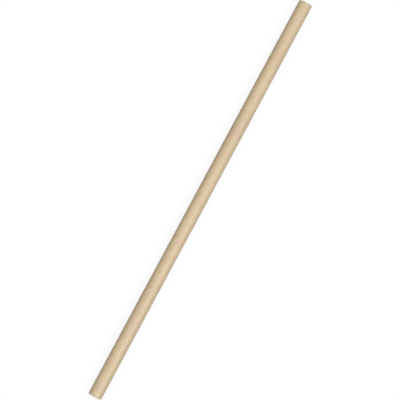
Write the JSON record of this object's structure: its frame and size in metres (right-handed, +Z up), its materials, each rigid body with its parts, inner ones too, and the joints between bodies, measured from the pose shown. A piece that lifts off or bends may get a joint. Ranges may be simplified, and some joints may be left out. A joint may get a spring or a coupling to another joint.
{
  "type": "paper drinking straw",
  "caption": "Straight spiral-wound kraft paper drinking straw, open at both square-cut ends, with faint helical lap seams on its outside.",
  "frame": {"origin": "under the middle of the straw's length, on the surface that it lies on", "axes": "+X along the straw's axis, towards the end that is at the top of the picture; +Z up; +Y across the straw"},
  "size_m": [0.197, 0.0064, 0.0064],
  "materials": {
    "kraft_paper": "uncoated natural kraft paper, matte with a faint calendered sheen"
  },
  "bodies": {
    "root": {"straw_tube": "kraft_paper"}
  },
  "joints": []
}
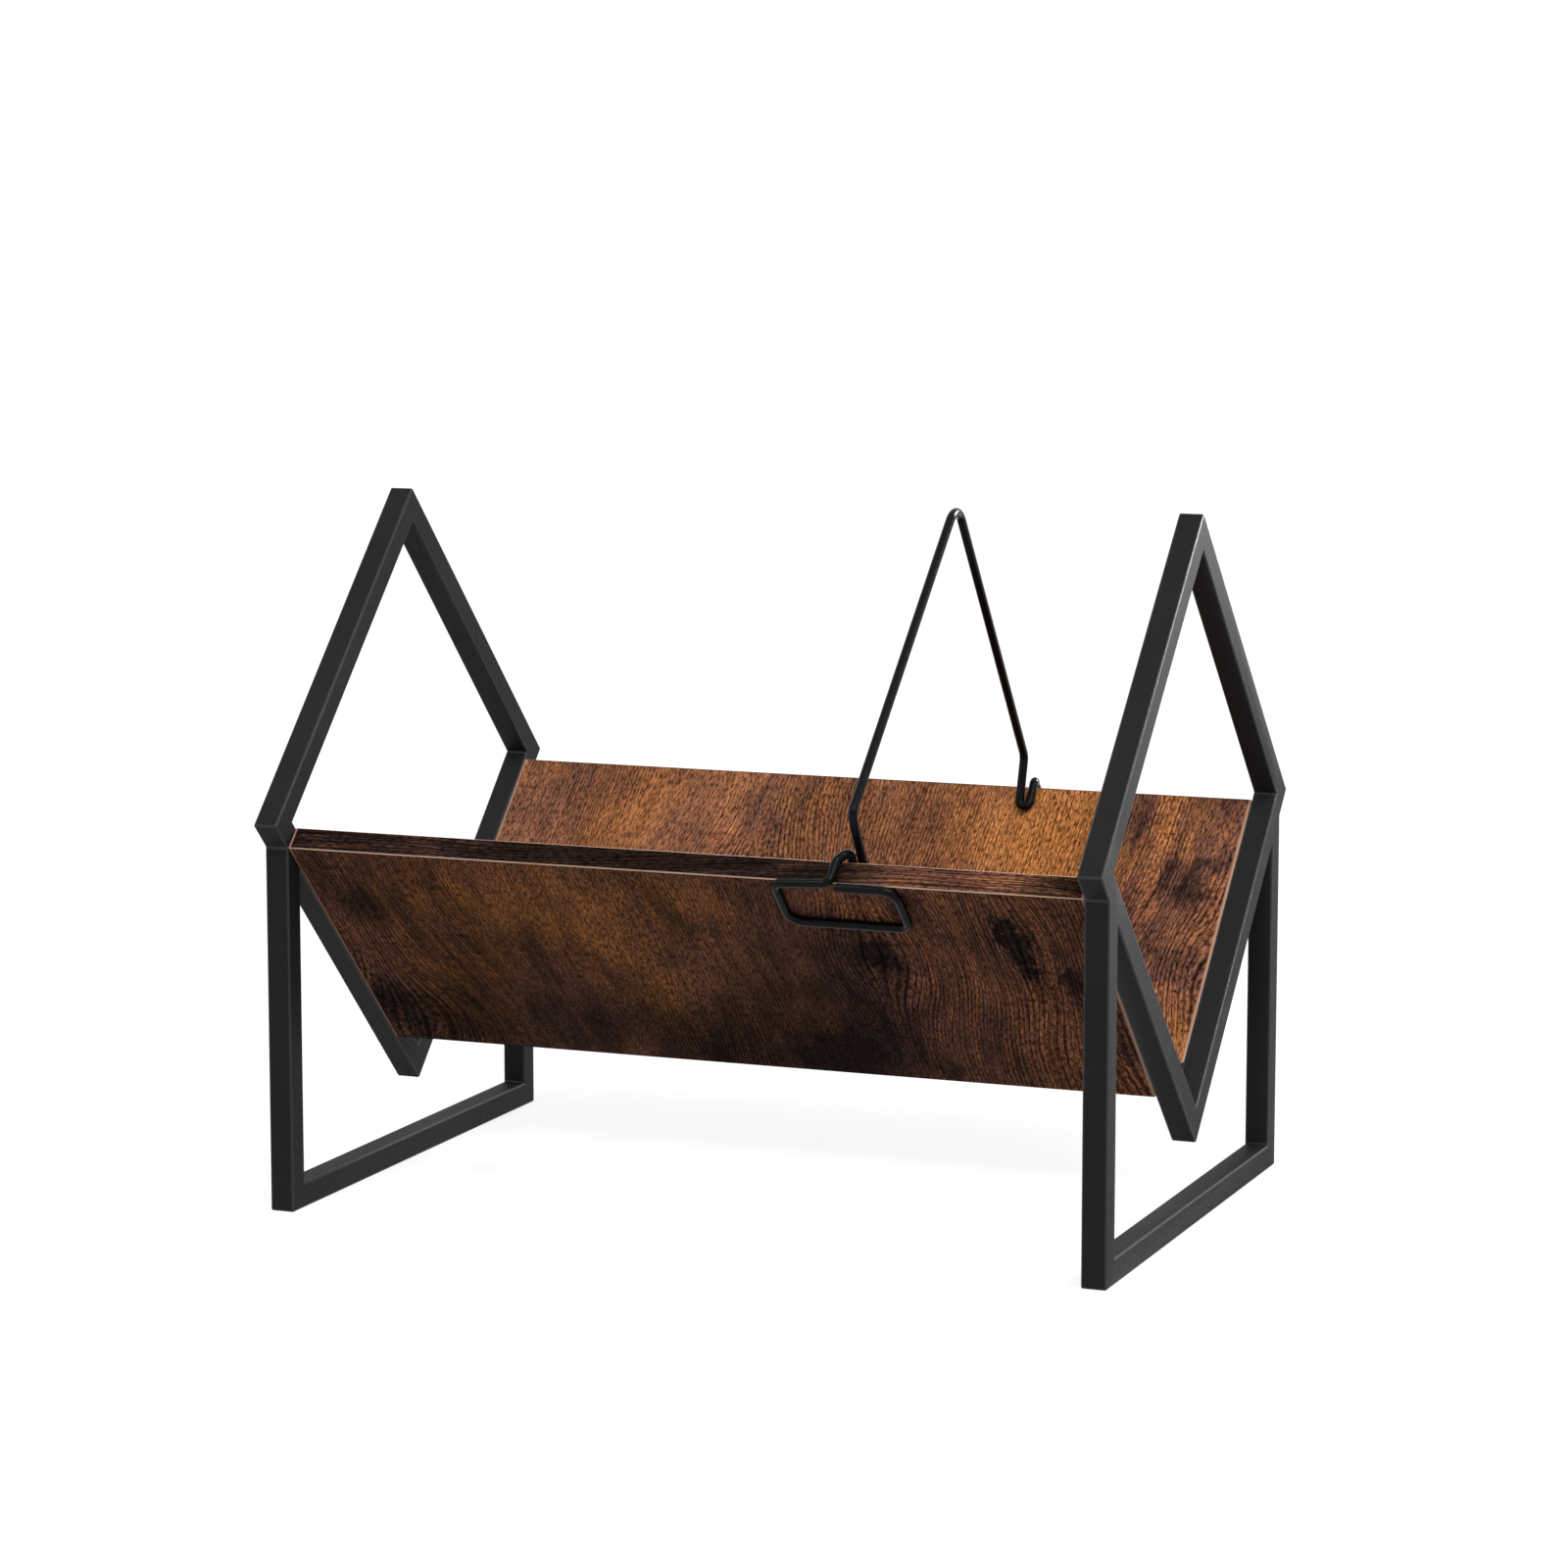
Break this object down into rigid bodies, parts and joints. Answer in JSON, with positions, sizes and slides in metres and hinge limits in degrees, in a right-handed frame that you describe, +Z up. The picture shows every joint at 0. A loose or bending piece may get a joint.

* * *

Task details | Quote each line of the data above exactly as written.

The answer |
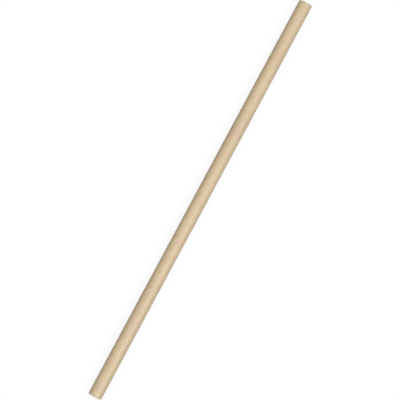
Write the JSON record of this object's structure: its frame and size in metres (right-handed, +Z up), its materials, each rigid body with its parts, inner ones too, and the joints between bodies, measured from the pose shown. A piece that lifts off or bends may get a joint. Ranges may be simplified, and some joints may be left out. A joint may get a spring or a coupling to another joint.
{
  "type": "paper drinking straw",
  "caption": "Straight spiral-wound kraft paper drinking straw, open at both square-cut ends, with faint helical lap seams on its outside.",
  "frame": {"origin": "under the middle of the straw's length, on the surface that it lies on", "axes": "+X along the straw's axis, towards the end that is at the top of the picture; +Z up; +Y across the straw"},
  "size_m": [0.197, 0.0064, 0.0064],
  "materials": {
    "kraft_paper": "uncoated natural kraft paper, matte with a faint calendered sheen"
  },
  "bodies": {
    "root": {"straw_tube": "kraft_paper"}
  },
  "joints": []
}
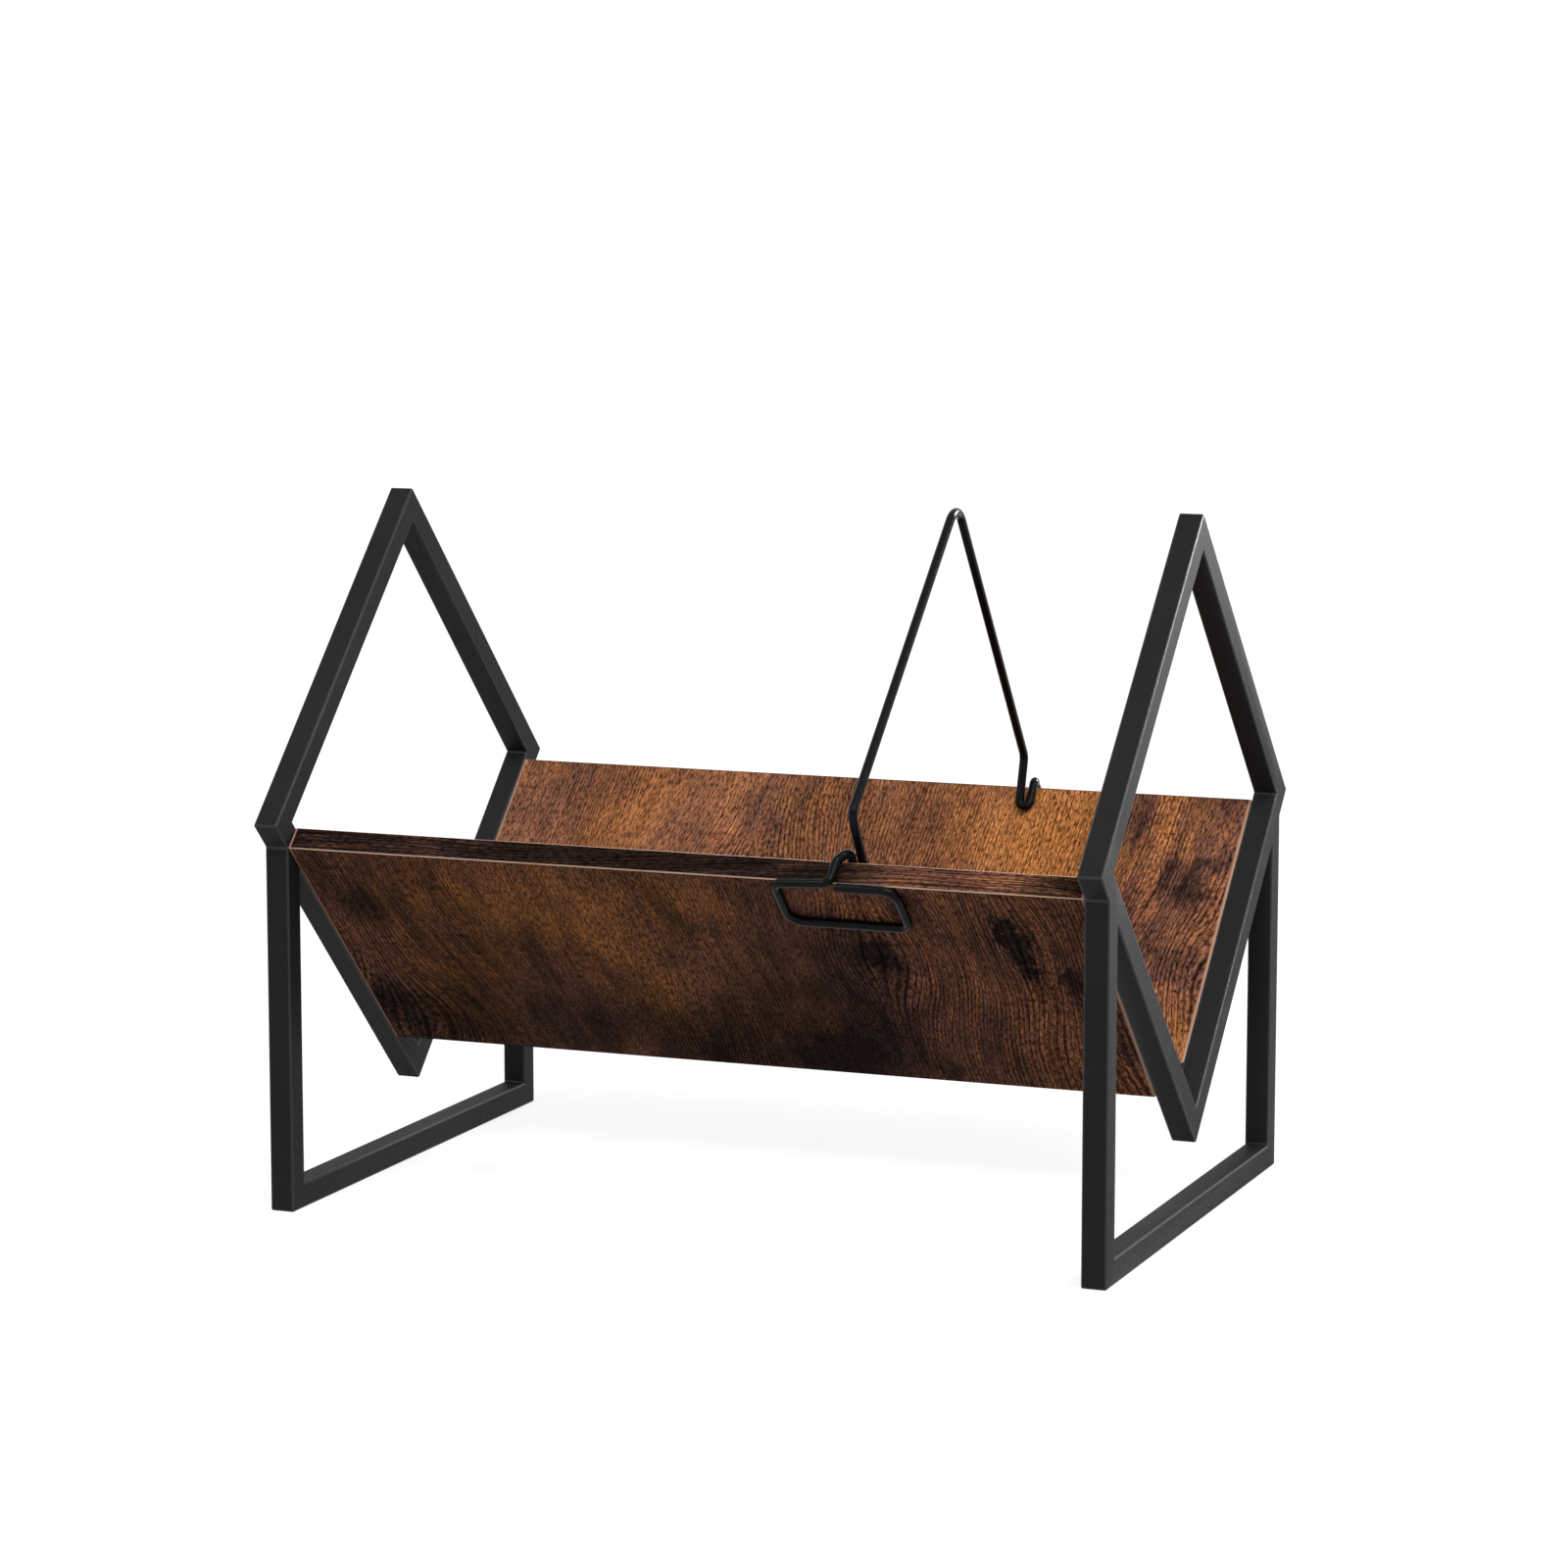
Break this object down into rigid bodies, parts and joints. Answer in JSON, with positions, sizes and slides in metres and hinge limits in degrees, in a right-handed frame that you describe, +Z up. The picture shows every joint at 0. A loose or bending piece may get a joint.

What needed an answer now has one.